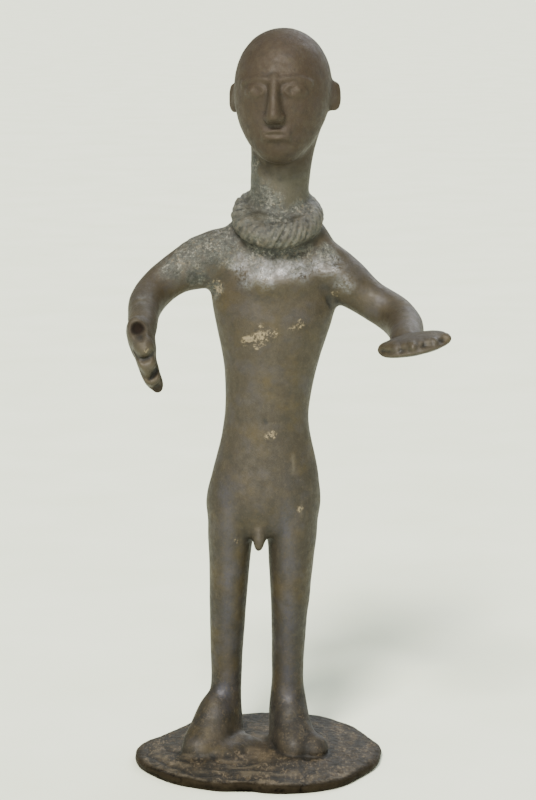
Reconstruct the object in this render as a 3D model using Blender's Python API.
"""A small Iron Age figure of a standing man, cast in bronze in one piece with his neck ring and base plate.

Metres, +Z up. The man faces -Y, his left arm is towards +X, and the origin is the middle of the plate's
underside. The body is laid out on a sculptor's canon: it stands PARTS_TALL parts from sole to crown, and each
place and girth of the body is given in those parts. The plate and the neck ring have sizes of their own.
The wax is built up as a founder would: plain limbs are pressed together and smoothed, then the ring, the
fingers, the ears and the features are laid on, and the whole is cut off flat below.
"""

import math

import bmesh
import bpy
from mathutils import Euler, Matrix, Vector

FIGURE_HEIGHT = 0.137  # sole to crown
PLATE_RADIUS = 0.0242  # of the base plate, before its uneven edge
PLATE_RIM = 0.0017  # thickness of the plate at its edge
PLATE_RISE = 0.0014  # how much higher the plate's middle stands than its edge
RING_WIRE = 0.0044  # thickness of the twisted neck ring
RING_STRANDS = 26  # ridges counted round the ring
RING_TWISTS = 4  # of them that one turn round the bar crosses
RING_WIDTH = 0.0172  # across the outside of the ring, from shoulder to shoulder
RING_DEPTH = 0.0176  # across it from front to back, along its slope
RING_SLOPE = math.radians(31)  # down to the front

PARTS_TALL = 137.0
PART = FIGURE_HEIGHT / PARTS_TALL
SOLE_Z = PLATE_RIM + PLATE_RISE

SOFT_VOXEL = 0.55 * PART  # grain of the smoothed limbs
CRISP_VOXEL = 0.3 * PART  # grain of the finished wax
SMOOTHING_ROUNDS = 16
MOST_TRIANGLES = 9600
FLOOR_CUT = 0.004  # depth of the block that trims the underside flat

# Each station of a limb is x, y, z, half width and half depth, in parts, with z counted from the sole.
TORSO = (
    (1.1, 0.6, 41.2, 9.4, 5.4),
    (1.1, 0.6, 44.5, 10.7, 7.0),
    (1.2, 0.5, 48.5, 11.0, 7.4),
    (1.6, 0.1, 55.4, 9.7, 6.4),
    (1.7, -0.2, 63.5, 8.1, 5.6),
    (2.5, 0.0, 73.0, 8.8, 6.0),
    (3.1, 0.2, 82.0, 11.1, 6.8),
    (3.2, 0.3, 87.0, 12.0, 6.8),
    (3.4, 0.3, 91.0, 12.0, 6.6),
    (3.4, 0.6, 95.0, 11.4, 6.1),
    (3.5, 0.7, 98.6, 10.2, 5.4),
    (3.7, 0.8, 101.4, 8.0, 4.9),
    (3.9, 0.8, 103.2, 6.0, 4.6),
)
NECK = (
    (3.8, 0.7, 94.0, 7.4, 5.2),
    (4.1, 0.6, 101.5, 5.9, 5.2),
    (4.3, 0.4, 108.5, 5.6, 5.0),
    (4.9, 0.5, 115.0, 6.1, 5.3),
    (5.6, 0.9, 120.5, 7.1, 5.7),
    (5.4, 0.6, 124.0, 6.2, 5.0),
)
RIGHT_LEG = (
    (-4.4, 0.4, 47.0, 5.1, 6.3),
    (-5.1, 0.4, 41.0, 4.45, 5.9),
    (-5.3, 0.3, 36.0, 4.0, 5.3),
    (-5.65, 0.3, 27.0, 3.6, 4.6),
    (-5.9, 0.9, 20.0, 3.3, 4.2),
    (-6.0, 1.1, 12.5, 3.0, 3.4),
    (-6.1, 1.0, 7.5, 3.1, 3.4),
    (-6.2, 0.8, 2.5, 3.6, 4.0),
    (-6.2, 0.8, -1.0, 3.7, 4.2),
)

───

Only the lines from the beginning of the material above through the line with "and base plate." are wanted; extract them exactly.

Complete output:
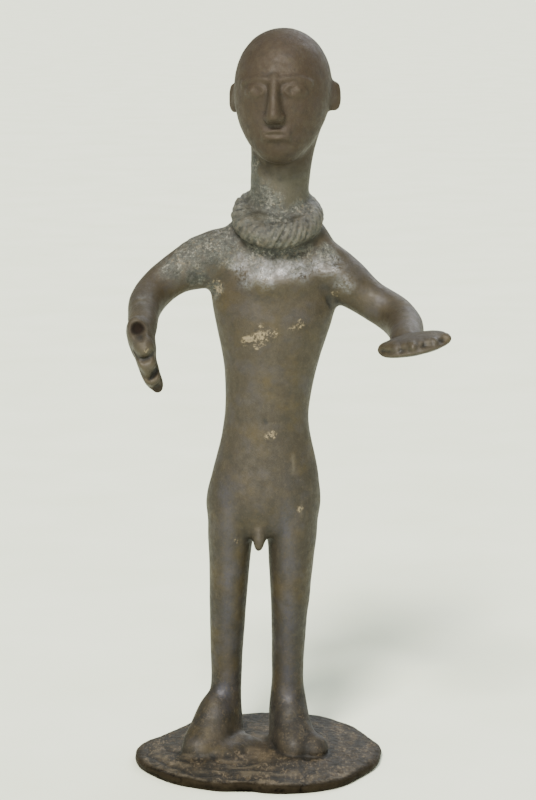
Reconstruct the object in this render as a 3D model using Blender's Python API.
"""A small Iron Age figure of a standing man, cast in bronze in one piece with his neck ring and base plate.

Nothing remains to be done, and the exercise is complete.